Les recherches ont permis de découvrir la manière dont Kafka écrivait, ses structures, ses crises créatives, ses relations difficiles avec les femmes (comme, par exemple, Felice Bauer), pourquoi il cryptait ses histoires… Kafka était un être fait de littérature, qu’il considérait comme sa religion, son nombril au monde. Pour l’écrivain, la vie et la littérature étaient une seule et même chose. Kafka était la littérature en soi.
« Pour Kafka, la vie était une aventure littéraire et, comme Don Quichotte, il partait vivre les aventures qu’il avait lues pour, une fois qu’il les avait vécues, les réécrire », souligne Sánchez dans une autre section de l’introduction susmentionnée. C’est à ce chercheur de Medellín, qui vit aujourd’hui dans le village de Santa Elena, que nous devons la première édition complète, ordonnée comme son auteur l’a conçue, du Procès. Nous savons tous que Max Brod, ami et exécuteur testamentaire de l’écrivain tchèque, n’a pas brûlé les manuscrits et a désobéi aux ordres kafkaïens supposés. Il a d’abord publié Le procès, sans pouvoir déchiffrer l’ordre du roman.
Après sa découverte phénoménale, Guillermo Sánchez a connu plusieurs déboires avec les éditeurs, avec les droits d’auteur (ils l’ont “assommé” avec ceux-ci, dit-il), avec des rancœurs ici et là. En Europe, il est passé inaperçu, personne ne s’est soucié de son travail de titan, et dans ces zones torrides, il était comme « un chien dans un jeu de quilles». Après diverses péripéties, il y a trois ou quatre mois, il a publié, de sa poche, la “version complète et ordonnée” du Procès de Franz Kafka, conformément au projet initial de l’écrivain. Quelques exemplaires, presque tous “pour des amis”.

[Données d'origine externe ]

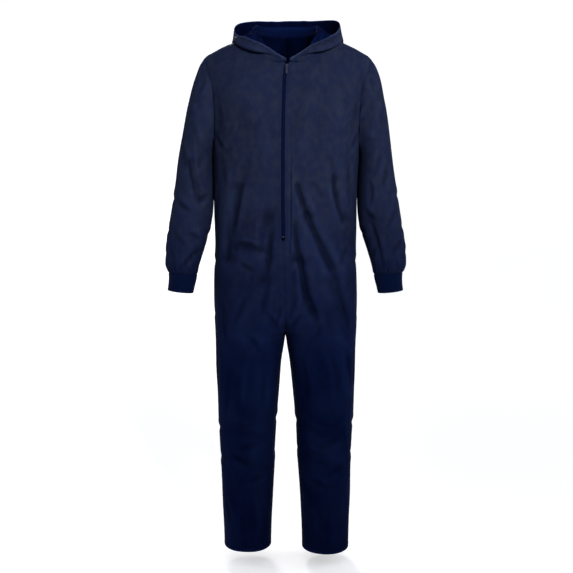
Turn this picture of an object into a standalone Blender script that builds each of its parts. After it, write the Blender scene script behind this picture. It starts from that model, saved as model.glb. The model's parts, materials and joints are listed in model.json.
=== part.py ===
# Hooded one-piece pajama with a front zip, filled out as when it is worn, with nobody in it.
# Metres, +Z up. The front faces -Y and the wearer's left side is +X.
# The origin lies between the shoulders, level with the back neck seam.
# Every cloth piece is a lofted wall: its outer side is worked out from the tables below,
# and its inner side is the same surface moved in by the cloth's thickness.

import math

import bmesh
import bpy
import numpy as np

CLOTH = 0.002
CUFF_CLOTH = 0.003
SEAM_GAP = 0.0003
SHARPEST_MITRE = 0.45

# Counts along the pieces
UPPER_ROWS = 12
NECK_ROWS = 8
TORSO_ROWS = 7
SEAT_ROWS = 6
LEG_ROWS = 13
BODY_COLUMNS = 12
RIB_POINTS = 14
DENSE = 240

# Heights of the main levels
UNDERARM_Z = -0.330
CROTCH_Z = -0.876
ZIP_END_Z = -0.585
HEM_Z = {1: -1.546, -1: -1.538}
# Extra rows close above the crotch, where the seat parts into legs
SEAT_ENDS_ABOVE = 0.055
CLEFT_ABOVE = (0.030, 0.012, 0)

# Neck: half its width at the shoulder ridge, its drop in front, and how square its curve is
NECK_HALF = 0.092
NECK_DROP = 0.092
NECK_POWER = 2.8
SHOULDER_TIP = 0.2375
# The drop below the shoulder ridge over which front and back round out to their full depth
SHOULDER_ROUND = 0.160

ZIP_SLOT = 0.010
# Folds die out towards the zip's edges, over PLACKET_FADE, and are nil within PLACKET of its line
PLACKET = 0.014
PLACKET_FADE = 0.032
ZIP_CLOSES_OVER = 0.012


def table(names, rows):
    """A short table as one array for each named column, with the first column rising."""
    return dict(zip(names.split(), np.array(rows, float).T))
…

D’une certaine manière, le destin de ce chercheur obstiné a été kafkaïen. Pendant près de 100 ans, le roman n’a pas pu être publié tel que son auteur l’avait conçu et imaginé. Et ce n’est que maintenant que le mystère est éclairci. Il s’agit d’une édition de référence « qui ouvrira les portes du labyrinthe kafkaïen au présent hermétique et fera éclore sous un jour nouveau les études sur l’œuvre et la vie de l’auteur », écrit Sánchez. Cependant, selon Sánchez, d’autres portes lui ont été fermées dans ses tentatives de faire connaître ses recherches exigeantes, ainsi que ses atouts et ses connaissances.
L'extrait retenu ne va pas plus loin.